We’ve come to know these iconic characters like Elizabeth Bennet as spunky and spirited, but never conniving or manipulative. However, Love & Friendship director Whit Stillman himself calls Austen’s early novella “a little bit evil” (see video below). Could it be the world wasn’t ready for Lady Susan until now?

Women you love to hate have been around for centuries. Think Scarlett O’Hara (Gone with the Wind) or Becky Sharp (Vanity Fair). Yet the concept of the anti-heroine, the idea that a female character doesn’t have to be a good person to be a compelling protagonist, has only recently begun to garner serious discussion. Books like Gone Girl or The Girl on the Train have sparked debate on whether female characters have to be likeable for their popularity to endure.

A quick Google search on “likability and female characters” will tell you the internet has answered with a resounding “no” (my favorite article about this comes from The Atlantic). Women don’t need to be angels to be strong characters. Women are allowed to be anything. We can be portrayed as complicated individuals with flaws, rather than the stereotypical mother, sister, girlfriend, manic pixie dream girl, or girl-next-door we so often see.

Lady Susan may have been first written in the 1700s, but it took until 2016 for the mainstream media to be introduced to her, proving once again that Jane Austen was far ahead of her time.

Women's fickleness gif

After watching Love & Friendship, I immediately turned to the original source material, wondering what liberties Stillman had taken with Austen’s novella. I loved the movie and laughed out loud several times, but I still had trouble believing that this husband-stealer was a direct product of Jane’s pen.

I’ll do my best to avoid spoilers for those who have not read/seen it, but I will say despite the novella having a more ambiguous ending, the characterization is spot-on. In fact, most of Lady Susan’s most scathing quotes, are taken directly from the original book. Remember when Lady Susan referred to her friend’s husband as “too old to be governable and too young to die”? Yep, that was pure Austen.

 

Emma

The overall plot of the movie stays true to the original story as well. Stillman creates a more concrete ending, where Austen seems to have given up and written a rushed epilogue. Any writer who’s ever struggled with their ending could forgive her though, especially since she wrote Lady Susan when she was only 18.

But what about Austen? Would she forgive Stillman for adding onto her ending? Would she laugh at his theatrical adaptation? I like to think she would.

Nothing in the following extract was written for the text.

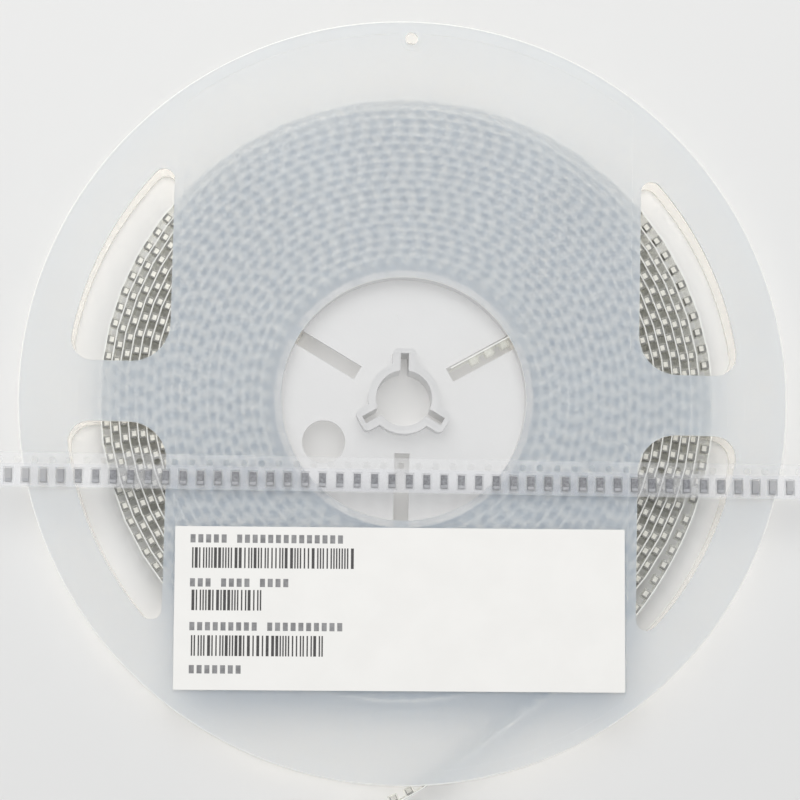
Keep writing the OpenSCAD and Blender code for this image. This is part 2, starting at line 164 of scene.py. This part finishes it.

We’ll never know why Austen chose not to pursue the publication of Lady Susan during her lifetime. Perhaps she knew characters like the Dashwood sisters from Sense and Sensibility (which she went on to write after Lady Susan) would be better received. Perhaps life experience lead her to eventually write characters with more of a moral compass. Perhaps she just forgot about her early writing endeavors as she consumed herself with creating the worlds of the Bennets, the Dashwoods, and the Woodhouses.

Whatever the reason, I truly believe Jane Austen would love that Whit Stillman revived her early work in all its comedic glory. Lady Susan is not a character to be clothed in a demure white gown and bathed in early morning sunlight. She was meant to be captured with bright colors, with sarcasm, and with a firm grasp on her own sexuality.

This is not your usual Jane Austen romance. Love & Friendship will reveal a side of Austen you didn’t know existed. It took over 200 years for her to be revealed, but Whit Stillman did it right.